Viscosity measurements of magmas in the Earth’s upper mantle: constraints on rates and ascent timescales of a primitive alkaline basalt

Understanding the rheological properties of magmas at pressures and temperatures at which they form is necessary to model the ascent rate from Earth’s mantle up to the surface. Volcanic eruptions are shallow phenomena resulting from density-and viscosity-driven processes that affect the melt migration and ascent velocity from mantle regions. In this experimental study we determined the viscosity of an alkaline basaltic liquid belonging to the Campi Flegrei Volcanic District (CFVD) at HP-T to shed light on its mobility and ascent velocity from the source rock to the volcanic plumbing system at present day. An anhydrous alkaline basaltic glass was synthesized by melting at 1440 C a natural powdered basalt (APR16 sample) at controlled oxygen fugacity.
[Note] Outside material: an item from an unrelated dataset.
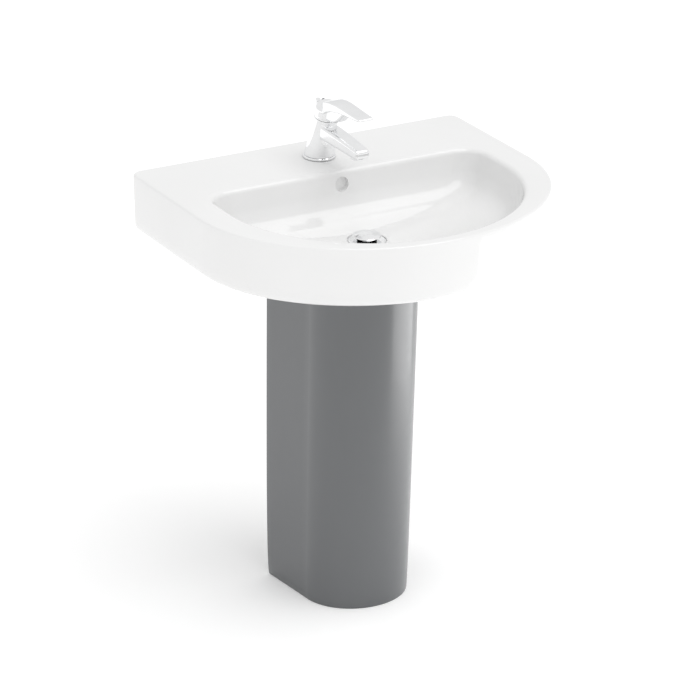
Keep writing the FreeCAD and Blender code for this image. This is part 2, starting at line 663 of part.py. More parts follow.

The viscosity was measured in-situ at pressures of 0.7-7.0 GPa and temperatures above the liquidus using the falling sphere technique with the Paris-Edinburgh press in combination with synchrotron X-ray radiography. Measured viscosities of the alkali basaltic melt were scaled down to realist PT regime underneath the CFVD along with its mobility and ascent velocity. Interestingly, when integrated to existing geochemical and petrological data, our results are consistent with those of the literature in locating the depth of the source rock to~ 60-80 km. In addition, since this primitive alkaline basalt can directly ascent to the surface and generate effusive eruptions with the emplacements of lava flows as those historically occurred in the CFVD (eg, 1302 Arso eruption, Ischia Island), or hydromagmatic eruptions when magma interacts either groundwater or surface water, the viscosity measured at the lowest pressure was used to constrain the velocity and ascent timescales of alkaline magmas from Procida Island within dikes along two different paths: from a deep reservoir located at the Moho level to a shallower reservoir located at ~8 km depth, and from the deep reservoir to the surface. Results show timescales in the order of minutes.